Does not include optimized conditions (i.e., 1-hr incubation in proteinase K and extra DNA wash).
In addition to assessing sensitivity and reproducibility, cost per sample, average length of procedure, and technical aspects of performance (subjectively assessed as good or fair) for each kit were compared (Table 3). Although kit D extracted PCR-quality DNA in the shortest period of time, the authors did not consider the kit among the most user-friendly. This was primarily because of the use of screw-top rather than snap-top caps.
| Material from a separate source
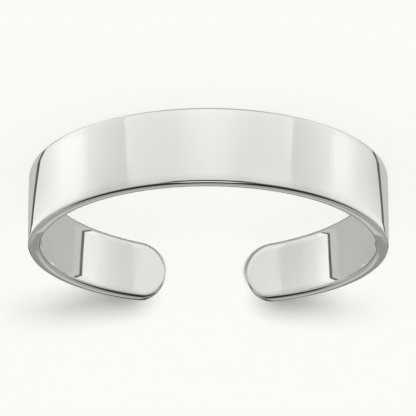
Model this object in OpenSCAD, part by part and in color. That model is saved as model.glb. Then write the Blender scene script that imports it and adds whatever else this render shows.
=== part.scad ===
// Open cuff toe ring, one piece of polished silver strip bent round into a circle.
// It lies on its side: the ring's axis is Z, the floor is Z = 0, the front of
// the band is at -Y and the opening between the two round tips is at +Y.
// All sizes are in millimetres.

/* [Ring] */
// Width of the ring across the round, outside wall to outside wall
outer_d = 16.7; // [14:0.1:22]
// Thickness of the strip
strip_t = 0.6; // [0.4:0.05:1]
// Opening between the two tips, straight across at the outside wall
gap_w = 4.1; // [2:0.1:7]

/* [Band] */
// Width of the strip over the front of the ring
band_w = 3.65; // [2.8:0.05:6]
// Width of the strip where the round tips begin, each tip is a half circle of this width
tip_w = 2.8; // [1.6:0.05:2.8]
// Turn round the ring from the front middle to where the strip begins to narrow
narrow_at = 74; // [10:1:100]

/* [Polished edges] */
// Radius of the rounding between the edge of the strip and its outside wall
outer_round = 0.14; // [0.05:0.01:0.18]
// Radius of the rounding between the edge of the strip and its inside wall
inner_round = 0.16; // [0.05:0.01:0.18]

/* [Hidden] */
$fn = 120;
outer_r = outer_d / 2;
inner_r = outer_r - strip_t;

// Lengths along the strip, measured on the outside wall from the front middle.
gap_half = asin(gap_w / outer_d);
deg_mm = 180 / (PI * outer_r);
tip_r = tip_w / 2;
strip_end = (180 - gap_half) / deg_mm;
tip_mid = strip_end - tip_r;
narrow_mm = narrow_at / deg_mm;

// The straight narrowing edge leaves the front's corner and meets the round tip
// as a tangent. tip_turn is the direction of that edge's normal.
narrow_run = tip_mid - narrow_mm;
narrow_reach = sqrt(narrow_run * narrow_run + band_w * band_w / 4);
tip_turn = 180 - atan2(band_w / 2, narrow_run) - acos(tip_r / narrow_reach);

// The roundings stop short of the wall's own direction, so each one meets the
// wall in a clean line. past_wall is how far they then run on past it.
round_turn = 70;
past_wall = strip_t * 0.3;
round_steps = 4;

// Finest turn of one facet along the strip and round a tip.
strip_step = 4;
tip_step = 7.5;

// How far the tips reach back, which centres the ring over the origin.
wall_inset = outer_round * (1 - cos(round_turn));
back_reach = outer_r * cos(gap_half + wall_inset * deg_mm);
centre_y = (outer_r - back_reach) / 2;

// Depth below the outside wall and inset from the strip's outline, over one
// rounding from near the wall to the flat of the strip's edge.
function round_at(r, a) = [r * (sin(round_turn) - sin(a)), r * (1 - cos(a))];
function round_arc(r) =
    [for (i = [1 : round_steps]) round_at(r, round_turn * (1 - i / round_steps))];

// The rounding's last facet goes straight on through the wall and ends past it.
function past_point(r) =
    let (
        on_wall = round_at(r, round_turn),
        before = round_arc(r)[0]
    )
        on_wall + (on_wall - before) * past_wall / before[0];
function mirrored(list) = [
    for (i = [len(list) - 1 : -1 : 0]) [strip_t - list[i][0], list[i][1]]
];
edge_profile = concat(
    [past_point(outer_round)],
    round_arc(outer_round),
    mirrored(round_arc(inner_round)),
    mirrored([past_point(inner_round)])
);

// The upper half of the flat strip's outline from its front middle to one tip:
// place along the strip, height, and direction of the outward normal.
front_steps = ceil(narrow_at / strip_step);
narrow_steps = ceil(narrow_run * deg_mm / strip_step);
tip_steps = ceil(tip_turn / tip_step);
narrow_end = tip_mid + tip_r * cos(tip_turn);
half_outline = concat(
    [for (i = [0 : front_steps - 1]) [narrow_mm * i / front_steps, band_w / 2, 90]],
    [for (i = [0 : narrow_steps - 1])
        let (f = i / narrow_steps)
            [
                narrow_mm + (narrow_end - narrow_mm) * f,
                band_w / 2 + (tip_r * sin(tip_turn) - band_w / 2) * f,
                tip_turn
            ]],
    [for (i = [0 : tip_steps])
        let (a = tip_turn * (1 - i / tip_steps))
            [tip_mid + tip_r * cos(a), tip_r * sin(a), a]]
);

// The whole outline as one closed loop: upper edge from the left tip to the
// right tip, then back along the lower edge.
half_n = len(half_outline);
upper_outline = concat(
    [for (i = [half_n - 1 : -1 : 1])
        [-half_outline[i][0], half_outline[i][1], 180 - half_outline[i][2]]],
    half_outline
);
upper_n = len(upper_outline);
outline = concat(
    upper_outline,
    [for (i = [upper_n - 2 : -1 : 1])
        [upper_outline[i][0], -upper_outline[i][1], -upper_outline[i][2]]]
);

// A place on the flat strip, bent round the ring's axis.
function bent(s, z, depth) = [
    (outer_r - depth) * sin(s * deg_mm),
    -(outer_r - depth) * cos(s * deg_mm),
    z
];

// The strip's edges and round tips as a solid a little thicker than the strip.
module edge_form() {
    loop_n = len(outline);
    rows = len(edge_profile);
    points = [
        for (p = outline)
            for (e = edge_profile)
                bent(p[0] - e[1] * cos(p[2]), p[1] - e[1] * sin(p[2]), e[0])
    ];
    rim = [
        for (i = [0 : loop_n - 1])
            for (k = [0 : rows - 2])
                let (
                    a = i * rows + k,
                    b = ((i + 1) % loop_n) * rows + k
                )
                    each [[a, b, a + 1], [b, b + 1, a + 1]]
    ];
    outer_cap = [
        for (j = [0 : upper_n - 2])
            let (
                top_a = j * rows,
                top_b = (j + 1) * rows,
                low_a = ((loop_n - j) % loop_n) * rows,
                low_b = (loop_n - j - 1) * rows
            )
                j == 0 ? [top_a, low_b, top_b]
                : j == upper_n - 2 ? [top_a, low_a, top_b]
                : [top_a, low_a, low_b, top_b]
    ];
    inner_cap = [
        for (f = outer_cap) [for (i = [len(f) - 1 : -1 : 0]) f[i] + rows - 1]
    ];
    polyhedron(points = points, faces = concat(rim, outer_cap, inner_cap), convexity = 6);
}

// The round tube that gives the strip its true outside and inside walls. It is
// turned so that its starting line falls in the gap.
module wall_tube() {
    rotate([0, 0, 90])
        difference() {
            cylinder(r = outer_r, h = band_w * 1.2, center = true);
            cylinder(r = inner_r, h = band_w * 1.4, center = true);
        }
}

module band() {
    color([0.86, 0.86, 0.85])
        translate([0, centre_y, band_w / 2])
            intersection() {
                wall_tube();
                edge_form();
            }
}

band();
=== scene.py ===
import math

import bmesh
import bpy
from mathutils import Matrix, Vector


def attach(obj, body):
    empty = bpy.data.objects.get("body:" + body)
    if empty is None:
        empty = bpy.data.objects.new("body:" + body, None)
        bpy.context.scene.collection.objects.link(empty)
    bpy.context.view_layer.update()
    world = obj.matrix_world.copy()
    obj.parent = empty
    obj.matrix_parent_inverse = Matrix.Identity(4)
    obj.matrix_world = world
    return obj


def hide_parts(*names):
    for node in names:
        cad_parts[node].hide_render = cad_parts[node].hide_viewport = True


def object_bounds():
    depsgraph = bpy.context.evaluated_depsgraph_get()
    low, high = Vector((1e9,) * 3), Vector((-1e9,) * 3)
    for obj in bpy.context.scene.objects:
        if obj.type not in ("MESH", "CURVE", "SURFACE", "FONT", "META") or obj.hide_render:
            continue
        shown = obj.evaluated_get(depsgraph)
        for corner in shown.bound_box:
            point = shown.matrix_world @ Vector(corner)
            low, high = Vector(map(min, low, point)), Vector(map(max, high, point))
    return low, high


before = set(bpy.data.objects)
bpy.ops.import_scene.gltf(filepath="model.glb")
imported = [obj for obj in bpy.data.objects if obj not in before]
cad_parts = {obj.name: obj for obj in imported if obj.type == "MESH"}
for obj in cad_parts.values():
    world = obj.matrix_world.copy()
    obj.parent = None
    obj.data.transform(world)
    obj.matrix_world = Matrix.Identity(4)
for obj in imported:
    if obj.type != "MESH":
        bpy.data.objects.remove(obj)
cad_low, cad_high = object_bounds()

# The band: one strip of sterling silver, cut flat with two round tips, its
# edges rounded over, then bent round a mandrel into an open ring and polished
# to a mirror. It is modelled the same way, flat first and bent last.
mm = 0.001
ring_r = (cad_high.x - cad_low.x) / 2
band_w = cad_high.z - cad_low.z
strip_t = 0.6 * mm
gap_w = 4.1 * mm
tip_r = 1.4 * mm
narrow_at = math.radians(74)
outer_round = 0.14 * mm
inner_round = 0.16 * mm
crown = 0.012 * mm

# Lengths along the flat strip, from the front middle.
strip_end = ring_r * (math.pi - math.asin(gap_w / (2 * ring_r)))
tip_mid = strip_end - tip_r
narrow_from = ring_r * narrow_at
narrow_run = tip_mid - narrow_from

# How finely the strip is divided, how near two places count as one, and how sharp
# an edge has to be for rounding over.
front_columns = 84
narrow_columns = 58
tip_columns = 32
rows = 8
round_rows = 6
near = 0.0001 * mm
sharp_turn = math.radians(60)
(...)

The sensitive detection of T. foetus DNA by PCR in fecal samples extracted with kit B with minor modifications was previously described. 3 However, a decrease in sensitivity that appeared to correspond to a change in the components of the kit was detected in the authors' laboratory. This prompted investigations to determine the optimal DNA extraction kit for detection of pathogen DNA in feline feces. Indeed, DNA extracted from feces by using kit B, and used directly in PCR, was considerably less sensitive and reproducible for detection of T. foetus than previously reported. Although the sensitivity of kit B was improved by adding more DNA to the PCR reaction, failure to reproducibly demonstrate bacterial 16S rRNA and T. foetus rRNA genes remained a problem. In comparison, kit D provided reproducibly sensitive detection of T. foetus rRNA and bacterial 16S rRNA genes in every sample.
Footnotes
a.
ExtractMaster Fecal DNA Extraction kit, Epicentre Biotechnologies, Madison, WI.
b.
QIAamp DNA Stool Mini kit, Qiagen, Valencia, CA.
c.
UltraClean Fecal DNA kit, MoBio, Carlsbad, CA.
d.
ZR Fecal DNA kit, Zymo Research, Orange, CA.
e.
Hill's Science Diet Maintenance, St. Louis, MO.
f.
Eppendorf Biophotometer, Hamburg, Germany.